Report every line in the listing below where the string "that" shows up.

---------- Supplied material ----------

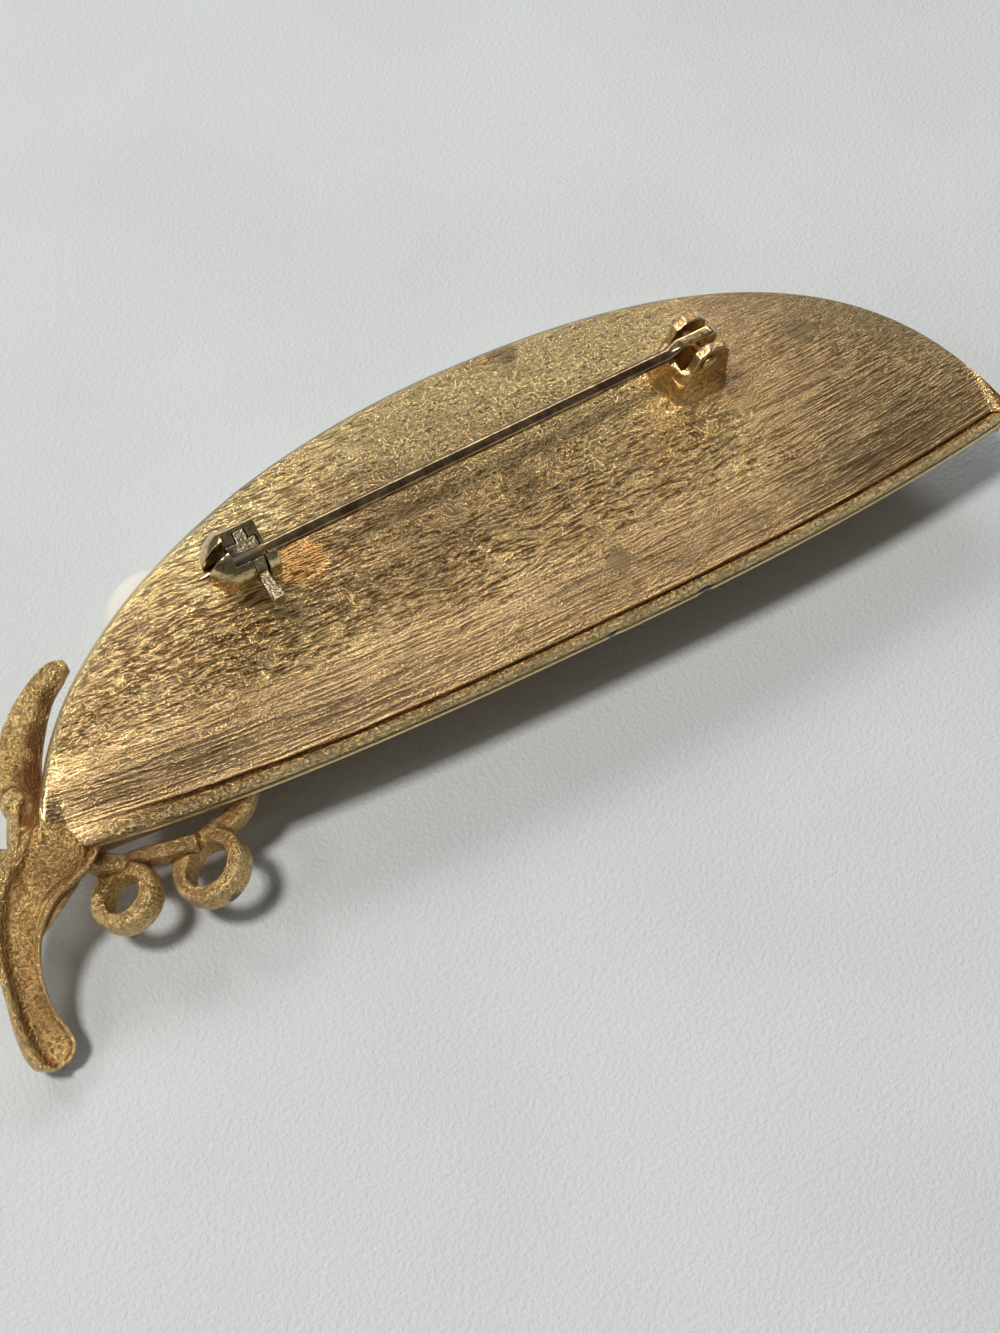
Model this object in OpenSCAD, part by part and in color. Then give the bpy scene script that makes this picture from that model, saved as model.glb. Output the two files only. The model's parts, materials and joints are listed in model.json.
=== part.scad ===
// Pea pod brooch, lying face down with its back and its pin up.
// Millimetres. +X runs along the pin from the catch to the hinge, +Z is up, and the table is at z = 0.
// Places are given from the stem end of the pod, and placed() moves them to the frame's origin.

/* [Pod] */
// Length of the pod from its stem end to its tip
pod_len = 65; // [63:0.1:66]
// Height of the arched edge above the line through the pod's two ends
arch_h = 20.3; // [19:0.1:21]
// How far the straight edge bows out from that line
rim_bow = 2; // [1.5:0.1:2.5]
// Wall thickness of the two cast valves
wall = 1.1; // [0.9:0.1:1.2]
// Height of the arched edge's top above the table
edge_z = 8.4; // [8.3:0.1:8.8]
// Height of the bead on the straight edge above the table
bead_z = 6.2; // [5.8:0.1:6.6]
// Rise of the domed back between its two edges
crown = 1.7; // [1.4:0.1:1.8]

/* [Pearls] */
// Diameter of a pearl
pearl_d = 7.2; // [6.6:0.1:7.2]
// Number of pearls in the row
pearl_count = 6; // [4:1:6]
// Distance of the end pearls' centres inside the arched edge
pearl_inset = 0.9; // [0.8:0.1:1.4]

/* [Pin] */
// Diameter of the pin's wire
wire_d = 0.84; // [0.7:0.02:0.9]
// Height of the pin's axis above the table
pin_z = 11.8; // [11.7:0.1:12.2]
// Distance from the rivet to the pin's point
pin_reach = 34.2; // [33.9:0.1:34.4]

/* [Catch] */
// Diameter of the catch's barrel
barrel_d = 3.9; // [3.8:0.1:4.2]
// Angle of the mouth's far lip above the horizontal
lip_angle = 27; // [22:1:30]

/* [Stem and tendril] */
// Height of the tendril's middle above the table
tendril_z = 3.5; // [3.2:0.1:3.9]
// Outer diameter of the tendril's first loop
loop_1_d = 4.3; // [4.1:0.1:4.5]
// Outer diameter of the tendril's second loop
loop_2_d = 4.7; // [4.5:0.1:4.9]

/* [Hidden] */

// The frame's origin, measured from the pod's stem end
origin_x = 29.22;
origin_y = 5.68;

gold = [0.83, 0.66, 0.33];
dark_gold = [0.55, 0.44, 0.25];
pearl_white = [0.93, 0.91, 0.86];
round_fn = 64;
ball_fn = 48;

// The pod's long line is turned by this much from the pin's
pod_turn = -2.5;
arch_x = 34.5;
arch_left = arch_x + 0.7;
arch_right = pod_len - arch_x;
blunt_left = 1.94;
blunt_right = 2.4;
// Place of the straight edge's ends, and how square its bow is
rim_end = 1.4;
rim_power = 2.6;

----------

**Reply to the exercise**:
Model this object in OpenSCAD, part by part and in color. Then give the bpy scene script that makes this picture from that model, saved as model.glb. Output the two files only. The model's parts, materials and joints are listed in model.json.
// How far the straight edge bows out from that line